# T minus 6 1/2 weeks (Chapala)



## freeda (Dec 20, 2008)

Well, the time has finally come. We're going to spend a week in Chapala at the end of March/beginning of April. My passport has arrived, hubby's is on its way. Got new luggage, made sure my phone will work there, booking our room in a couple of weeks.

I know a week isn't too much to get excited about, but it's a step!! 

Over the past couple of years of research, it's gone from a pipe dream to hubby being fully on board with moving once my daughter starts college. Thanks for everyone's help and postings!


----------



## RVGRINGO (May 16, 2007)

Congrats! You are sure to enjoy the area but your are right, a week will fly by much too fast.
Shout if you need help.


----------



## freeda (Dec 20, 2008)

Help?
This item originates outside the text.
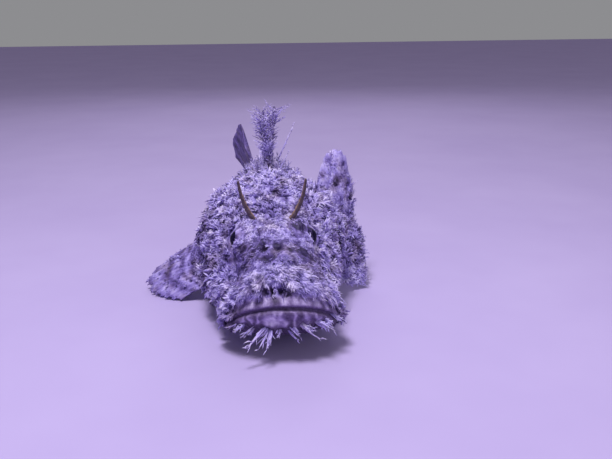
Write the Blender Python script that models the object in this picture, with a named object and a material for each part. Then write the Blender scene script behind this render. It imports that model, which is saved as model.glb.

Heck, I think I owe you lunch for all your help!!! We arrive on the 28th of March!


----------



## RVGRINGO (May 16, 2007)

I'll start fasting!


----------



## mexliving (Mar 30, 2009)

*1 week in chapala...*

i know sprint has a vacation mode plan... wich is 5.00 per month.... your cell phone will still ring and you can see who is calling to call them back... that way you avoid the high rates for internacional...

call your cell phone provider and see if they offer a vacation mode plan


----------



## freeda (Dec 20, 2008)

mexliving said:


> i know sprint has a vacation mode plan... wich is 5.00 per month.... your cell phone will still ring and you can see who is calling to call them back... that way you avoid the high rates for internacional...
> 
> call your cell phone provider and see if they offer a vacation mode plan



I will be working during vacation (I'm now a manager in a mental health company) so my provider (Verizon) will be adding full phone and data service so my staff can keep in touch. That's a good tip, though, for if I ever get to take a REAL vacation!


----------